Ho pensato a tutto questo mentre indossavo il cappotto per andare al concerto di Leo Pari che cantava “Stelle Forever” uscito il 15 gennaio 2021, live che si aspettava da tempo, perché è ovvio che le canzoni non possono risuonare solo in un album. Vanno cantate, vanno condivise e spartite. Devono creare una terza dimensione. Il concept di “Stelle Forever” è un microcosmo rosa, viola e blu: universo femminile, intessitura di mondi, qualcosa di malinconico, un cuore che si intravede e si lascia andare. Fotografie nitide, presenza scenica ben delinata dal contrasto con i fari blu. Una musica che arriva, un quaderno che prende forma e si proietta in 3D nell’atmosfera, nella dimensione che è quella tra l’artista e il pubblico. Ma andiamo per gradi.
Prima di Leo, un artista che al pubblico ci arriva con incredibile disinvolura, con la voce, con la presenza, con il mondo, con il pensiero che si concretizza in voce e gesti: è Il Solito Dandy, che gira intorno al palco straziando parole e stringendo la platea nella meraviglia della sua nostalgica serratura emotiva. Si stringe intorno ai discorsi, li argomenta, li condivide e il palco è suo, siamo tutti intimamente suoi.
I racconti di Leo arrivano dopo questa apertura su questa nuova finestra, un occhio diverso sul mondo, da spettatore che attende di avere un ruolo principale.
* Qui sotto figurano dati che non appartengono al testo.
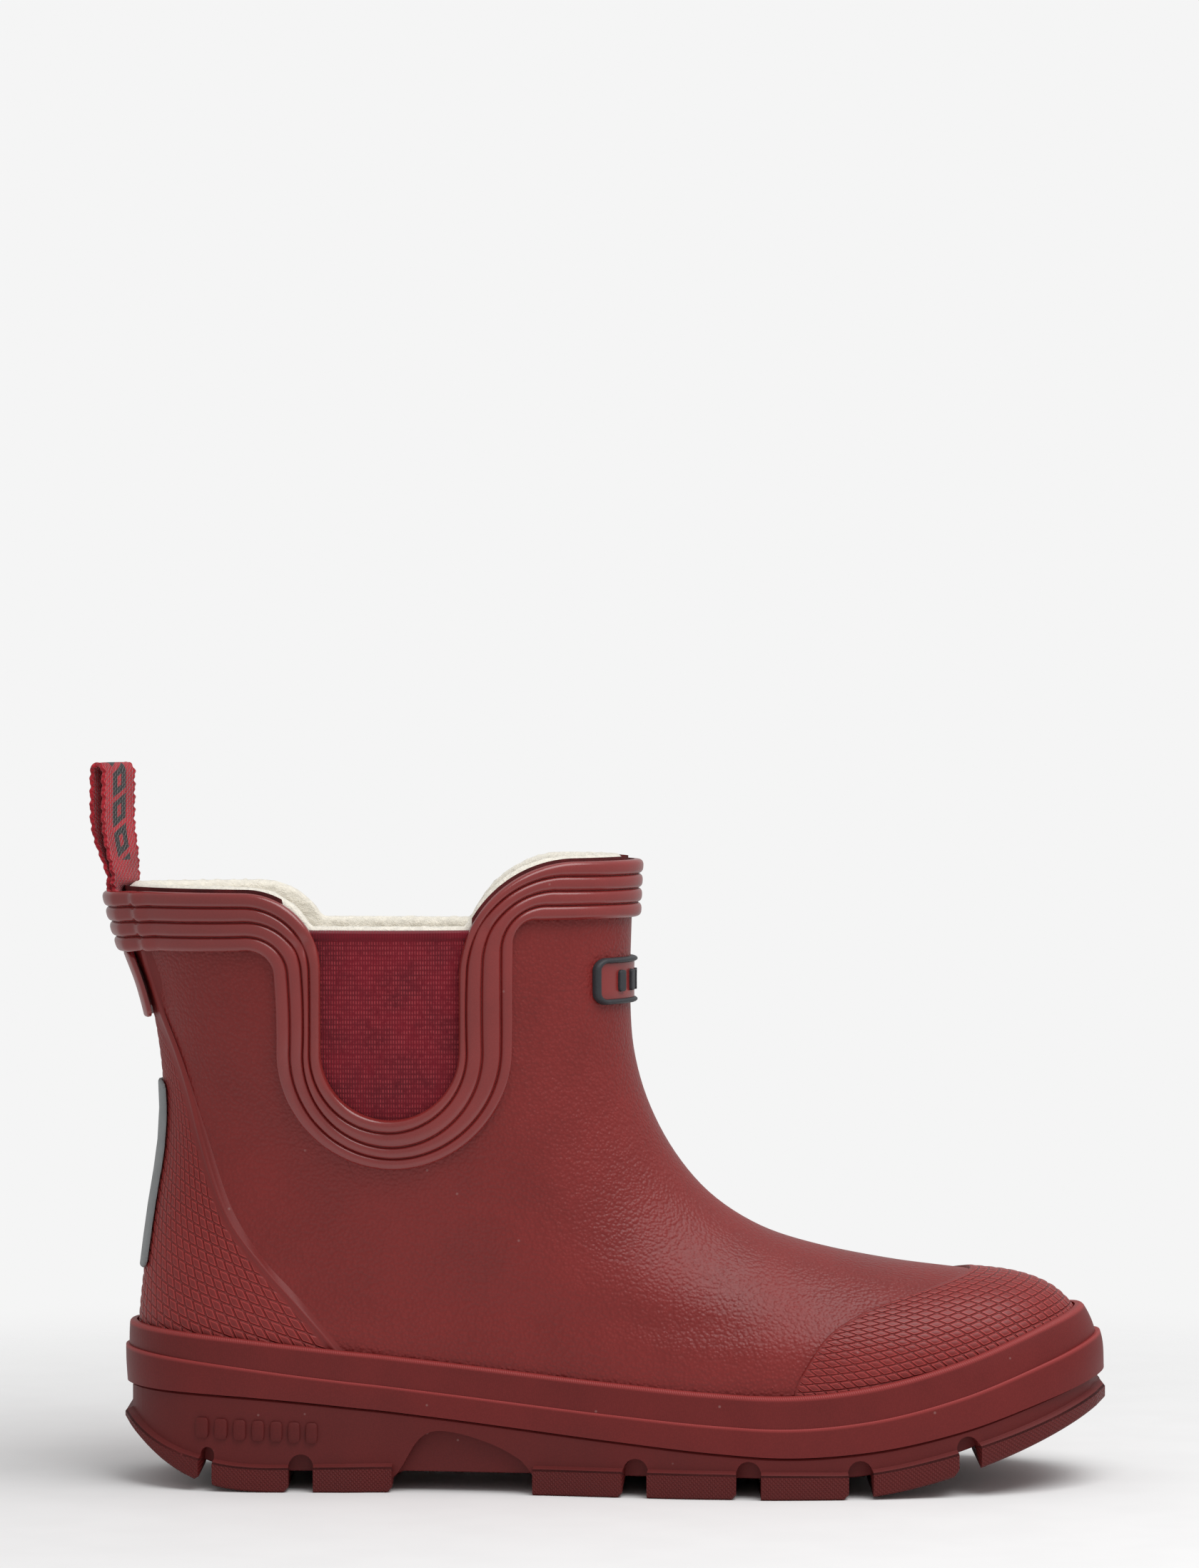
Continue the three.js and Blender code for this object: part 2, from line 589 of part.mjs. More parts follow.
function outsole() {
  const flange = (s) => wallOffset(s) + FLANGE_STEP;
  const body = plate([
    [(s) => flange(s) - 1, treadLow],
    [flange, (x) => treadLow(x) + treadEdge(x)],
    [wallOffset, (x) => treadLow(x) + treadEdge(x) + 1],
    [wallOffset, onSole(-GAP)],
  ]);
  const shallow = nearWall(NOTCH_DEPTH);
  const [waistBack, waistFront] = WAIST.map(lengthwise);
  const waist = [[waistBack, -FAR], [waistFront, -FAR], [waistFront - 2, LUG_DEPTH], [waistBack + 3, LUG_DEPTH]];
  const arch = [[WAIST[0], -9], [WAIST[1], -9], [115, 9.5], [105, 14.6], [92, 17.5], [86, 15], [80.5, 6]];
  let cuts = sidePrism(waist).add(sidePrism(arch.map(([x, z]) => [lengthwise(x), z])).intersect(shallow));
  for (const [x, width] of CHANNELS) {
    const middle = lengthwise(x);
    const low = treadLow(middle);
    cuts = cuts.add(sidePrism(roundTopped(middle, width, low + LUG_DEPTH)));
    const notch = sidePrism(roundTopped(middle, width, low + treadEdge(middle) + NOTCH_RISE));
    cuts = cuts.add(notch.intersect(shallow));
  }
  const centre = [[20, -FAR], [250, -FAR], [250, LUG_DEPTH + 8], [215, LUG_DEPTH], [30, LUG_DEPTH], [20, 3]];
  const half = CENTRE_CHANNEL / 2;
  const groove = sidePrism(centre.map(([x, z]) => [lengthwise(x), z]), -half, half);
  return body.subtract(cuts.add(groove)).subtract(cavity(0));
}

// The outsole's cavity, open at the top, holds a foam filler, and the shank lies in the filler's groove.
const CAVITY = { floor: 9, from: 4, to: 150 };
function cavity(margin) {
  const edge = (s) => wallOffset(s) - FILLER_WALL - margin;
  const body = plate([
    [edge, (x) => treadLow(x) + CAVITY.floor + margin],
    [edge, margin ? onSole(-GAP) : onSole(FAR / 8)],
  ]);
  const low = lengthwise(CAVITY.from) + margin;
  const high = lengthwise(CAVITY.to) - margin;
  return body.intersect(block([low, -FAR, -FAR], [high, FAR, FAR]));
}

/** The shank follows the sole's top from the heel to the ball, in a groove of its own. */
function shank(margin) {
  const steps = 8;
  const half = SHANK.width / 2 + margin;
  const from = lengthwise(SHANK.from) - margin;
  const loops = Array.from({ length: steps + 1 }, (_, i) => {
    const x = mix(from, from + SHANK.length + 2 * margin, i / steps);
    const low = soleTop(x) - GAP - SHANK.thick - margin;
    const top = margin ? soleTop(x) + FAR : soleTop(x) - GAP;
    return [[-half, low], [half, low], [half, top], [-half, top]].map(([y, z]) => new THREE.Vector3(x, y, z));
  });
  return loft(loops);
}
const soleFiller = () => cavity(GAP).subtract(shank(GAP));

// ---------------------------------------------------------------- the pull loop
const FOOT = TAPE_THICK + 0.1; // radius of the loop's round foot, which lies on the hinge line
const ROOT = { x: 1.2, z: FOOT + 0.1 }; // hinge line, from the shell's back and the band's top

/** One side of the loop's section, from its foot to the start of the fold. */
function strand(foot, shift) {
  const spread = LOOP_GAP / 2 + TAPE_THICK;
  const fold = LOOP_HEIGHT - spread;
  const line = outline([foot, [shift - spread * 0.8, 8], [shift - spread, fold / 2], [shift - spread, fold]]);
  return Array.from({ length: 9 }, (_, i) => line(i / 8));
}

/** The free loop: two strands of webbing and a fold, turned further the higher they stand. */
function pullLoop() {
  const spread = LOOP_GAP / 2 + TAPE_THICK;
  const fold = LOOP_HEIGHT - spread;
  const ring = (side, radius) => [
    ...side,
    ...arc(0, fold, radius, 180, 0).slice(1, -1),
    ...side.map(([x, z]) => [-x, z]).reverse(),
  ];
  const foot = arc(0, 0, FOOT, 0, -180, 6).slice(1, -1);
  const outside = sidePrism([...ring(strand([-FOOT, 0], 0), spread), ...foot], -TAPE_WIDTH / 2, TAPE_WIDTH / 2);
  const inside = sidePrism(ring(strand([-0.2, 3.5], TAPE_THICK), spread - TAPE_THICK));
  const geometry = geometryOf(outside.subtract(inside));
  const points = geometry.getAttribute("position");
  for (let i = 0; i < points.count; i++) {
    const turn = -degrees(LOOP_TURN) * smooth((points.getZ(i) - FOOT) / 12);
    const point = new THREE.Vector3().fromBufferAttribute(points, i).applyAxisAngle(UP, turn);
    points.setXYZ(i, ...point);
  }
  return solid(geometry);
}

// ---------------------------------------------------------------- the boot
const material = (color, roughness, metalness = 0) => new THREE.MeshStandardMaterial({ color, roughness, metalness });
const rubberRed = material(0x7a2b2b, 0.55);
const soleRed = material(0x7a2b2b, 0.6);
const elasticRed = material(0x76091f, 0.9);
const canvasRed = material(0x6d1f22, 0.95);
const cream = material(0xe9e4d4, 1);
const webbingRed = material(0xa3202f, 0.9);
const black = material(0x2b2c30, 0.6);
const silver = material(0x8c8f90, 0.4);
const boardBrown = material(0xb59c78, 0.9);
const foam = material(0xd9d4c8, 0.95);
const steel = material(0xb8bcc0, 0.35, 1);

const boot = new THREE.Group();
function add(name, made, finish) {
  const mesh = new THREE.Mesh(geometryOf(made), finish);
  mesh.name = name;
  boot.add(mesh);
  return mesh;
}

add("upper_shell", upperShell(), rubberRed);
add("canvas_backing", canvasBacking(), canvasRed);
add("sock_lining", sockLining(), cream);
add("leg_lining", legLining(), cream);
add("toe_puff", toePuff(), boardBrown);
add("heel_stiffener", heelStiffener(), boardBrown);
add("lateral_gore", gore(-1), elasticRed);
add("medial_gore", gore(1), elasticRed);
add("toe_cap", toeCap(), rubberRed);
add("heel_counter", heelCounter(), rubberRed);
add("collar_band", collarBand(), rubberRed);
add("foxing_strip", foxing(), soleRed);
add("bumper_strip", bumper(), soleRed);
add("outsole", outsole(), soleRed);
add("sole_filler", soleFiller(), foam);
add("shank", shank(0), steel);
add("insole_board", insoleBoard(), boardBrown);
add("footbed", footbed(), cream);
add("loop_tail", loopTail(), webbingRed);
add("loop_patch", loopPatch(), rubberRed);
add("reflective_strip", reflectiveStrip(), silver);
add("badge_base", badgeBase(), rubberRed);
add("badge_rim", badgeRim(), black);
for (let i = 0; i < BADGE.marks; i++) add(`badge_mark_${i + 1}`, badgeMark(i), black);

const loop = add("pull_loop", pullLoop(), webbingRed);
const back = skin(0, riseAt(0, TOP_BACK));
loop.position.set(back.x + ROOT.x, 0, TOP_BACK + ROOT.z);
loop.rotation.y = -degrees(LOOP_LEAN);

// The part's frame has its origin on the ground, under the middle of the boot's box.
boot.updateMatrixWorld(true);
const box = new THREE.Box3().setFromObject(boot, true);
const middle = box.getCenter(new THREE.Vector3());
boot.position.set(-middle.x, -middle.y, -box.min.z);

export default boot;
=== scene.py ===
"""A lined, ankle-high rubber rain boot with elastic side gores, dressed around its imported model.

Lengths are millimetres in the boot's own axes: the toe along +X, the lateral side along -Y, the ground at Z = 0
and the back of the outsole at X = 0. place() takes them to metres in the model's frame. Every layer of the upper
is an offset of one surface, the outside of the rubber shell, which the class Skin works out.
"""

import json
import logging
import math
from dataclasses import dataclass
from enum import Enum
from typing import Callable, Sequence

import bpy
import numpy as np
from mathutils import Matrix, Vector

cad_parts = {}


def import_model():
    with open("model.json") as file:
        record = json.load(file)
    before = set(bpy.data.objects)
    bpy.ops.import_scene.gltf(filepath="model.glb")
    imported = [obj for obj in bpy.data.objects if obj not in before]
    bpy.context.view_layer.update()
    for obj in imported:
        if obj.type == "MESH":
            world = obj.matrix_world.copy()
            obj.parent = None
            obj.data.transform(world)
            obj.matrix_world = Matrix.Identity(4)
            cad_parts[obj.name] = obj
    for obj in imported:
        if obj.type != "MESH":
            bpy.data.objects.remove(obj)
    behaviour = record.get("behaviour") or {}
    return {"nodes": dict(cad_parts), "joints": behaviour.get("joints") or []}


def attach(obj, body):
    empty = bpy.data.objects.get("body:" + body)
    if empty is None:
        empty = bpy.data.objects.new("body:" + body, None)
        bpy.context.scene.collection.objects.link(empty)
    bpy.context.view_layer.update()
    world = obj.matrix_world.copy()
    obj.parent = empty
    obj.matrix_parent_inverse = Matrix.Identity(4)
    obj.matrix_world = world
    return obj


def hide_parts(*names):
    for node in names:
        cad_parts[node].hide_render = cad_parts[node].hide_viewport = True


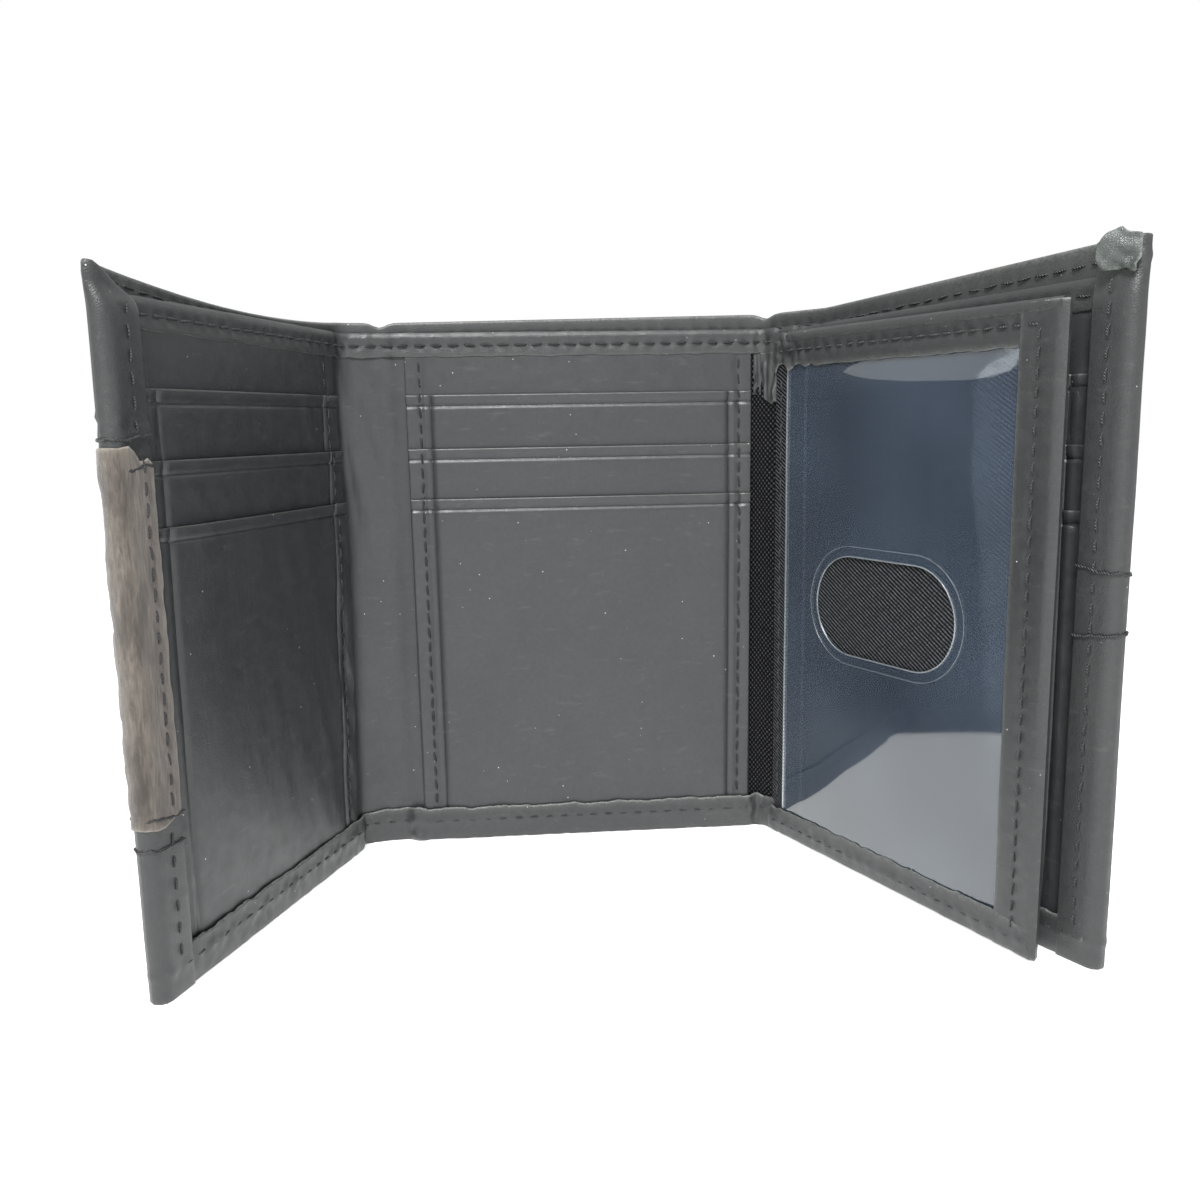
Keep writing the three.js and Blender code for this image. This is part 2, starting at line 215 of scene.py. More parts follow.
def steps(low, high, step, rounded=BOTH, extra=()):
    """Coordinates from low to high, closer together at a rounded edge and at the extra lines."""
    count = max(2, int(round((high - low) / step)))
    values = list(np.linspace(low, high, count + 1)) + [e for e in extra if low < e < high]
    for on, edge, way in zip(rounded, (low, high), (1, -1)):
        values += [edge + way * d for d in (0.06, 0.18, EDGE_ROUND) if on]
    values = np.unique(np.round(values, 4))
    return values[np.concatenate([[True], np.diff(values) > 0.03])]


def to_edge(values, rounded):
    """Distance from each coordinate to the nearest rounded edge."""
    low, high = (0 if on else math.inf for on in rounded)
    return np.minimum(values - values[0] + low, values[-1] - values + high)


def rim(values, rounded):
    """Share of the full thickness at each coordinate, falling off over a rounded edge."""
    share = np.clip(to_edge(values, rounded) / EDGE_ROUND, 0, 1)
    return np.sqrt(np.clip(1 - (1 - share) ** 2, 0.09, 1))


# A pale rim by the rounded edges, fading inward: partly wear, partly painted highlight.
def edge_wear_and_highlight(values, rounded):
    return np.exp(-to_edge(values, rounded) / WEAR_AND_HIGHLIGHT_REACH)


def signed_volume(mesh):
    mesh.calc_loop_triangles()
    points = np.array([v.co for v in mesh.vertices])
    triangles = np.array([t.vertices for t in mesh.loop_triangles])
    a, b, c = (points[triangles[:, k]] for k in range(3))
    return float(np.einsum("ij,ij->i", a, np.cross(b, c)).sum())


def make_piece(name, plan, local, faces, material, wear_and_highlight=None):
    """A piece from (along, depth, height) points, kept as "place". The pale rim along its edges, partly wear
    and partly painted highlight, is kept as a second attribute.
    """
    mesh = bpy.data.meshes.new(name)
    mesh.from_pydata(plan.place(local[:, 0], local[:, 1], local[:, 2]).tolist(), [], faces)
    place = mesh.attributes.new("place", "FLOAT_VECTOR", "POINT")
    place.data.foreach_set("vector", local[:, [0, 2, 1]].astype(np.float32).ravel())
    if wear_and_highlight is not None:
        worn_and_lit = mesh.attributes.new("wear_and_highlight", "FLOAT", "POINT")
        worn_and_lit.data.foreach_set("value", wear_and_highlight.astype(np.float32))
    mesh.update()
    if signed_volume(mesh) < 0:
        mesh.flip_normals()
    mesh.shade_smooth()
    mesh.set_sharp_from_angle(angle=math.radians(50))
    piece = bpy.data.objects.new(name, mesh)
    bpy.context.scene.collection.objects.link(piece)
    mesh.materials.append(material)
    return piece


def closed_grid(name, plan, grid, push, rows, columns, thickness, material, relief):
    """A closed sheet from grids of along, depth and height, thickened both ways along push.

    rows and columns are the coordinates each way over the sheet and which of their ends are rounded.
    """
    half = np.outer(rim(*rows), rim(*columns)) * thickness / 2
    # The pale rim by the rounded edges: partly wear, partly painted highlight.
    wear_and_highlight = np.maximum.outer(edge_wear_and_highlight(*rows), edge_wear_and_highlight(*columns))
    middle, offset = (np.stack(np.broadcast_arrays(*v, half)[:3], -1) for v in (grid, push))
    swell = relief(grid[0], grid[2]) if relief else 0
    middle = middle + offset * np.broadcast_to(swell, half.shape)[..., None]
    local = np.concatenate([(middle + sign * offset * half[..., None]).reshape(-1, 3) for sign in (1, -1)])
    index = np.arange(half.size).reshape(half.shape)
    quads = np.stack([index[:-1, :-1], index[1:, :-1], index[1:, 1:], index[:-1, 1:]], -1).reshape(-1, 4)
    ring = np.concatenate([index[:, 0], index[-1, 1:], index[-2::-1, -1], index[0, -2:0:-1]])
    following = np.roll(ring, -1)
    sides = np.stack([following, ring, ring + half.size, following + half.size], -1)
    faces = np.concatenate([quads, quads[:, ::-1] + half.size, sides])
    return make_piece(name, plan, local, faces.tolist(), material, np.tile(wear_and_highlight.ravel(), 2))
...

Ed ecco lì, Leo Pari a cantare “Stelle Forever”. Le canzoni si articolano leggere tra la folla che le conosce a menadito: “Le Donne Sono Come Le Stelle”, “Milano addio”, “Dobermann”, “Le cose tra noi due”, “Matrioska”. Un romantico universo che si concretizza nella musica come nelle persone, nella forma concerto che rende visibile il tutto. La contentezza dell’artista è la cosa che arriva più immediata, finalmente si può cantare insieme, finalmente si può condividere il suono e il mondo che si era costruito. Non c’è mediazione tra la musica e il pubblico: dall’inizio alla fine del concerto è il rapporto con il pubblico la cosa più tangibile che infervora e coinvolge anche i più scettici, anche i più stitici di musica e di concerti che ancora hanno paura di sganciarsi in queste occasioni. Il concerto è stata letteralmente una ventata di aria fresca, complici gli eccellenti musicisti. Tra loro si scambiano sorrisi complici e entusiasmo, ricreando un’ambiente familiare e un’atmosfera di affabilità tra persone che, in realtà, non si vedevano da un po’.
Il concerto di Leo Pari a Largo Venue è stato proprio questo: un appuntamento atteso da tempo in un luogo che è casa per tutti, e un abbraccio tra amici che si mancavano da un po’. Ecco la terza dimensione, di cui né le canzoni, né gli artisti, né il pubblico possono fare a meno e dare più per scontato.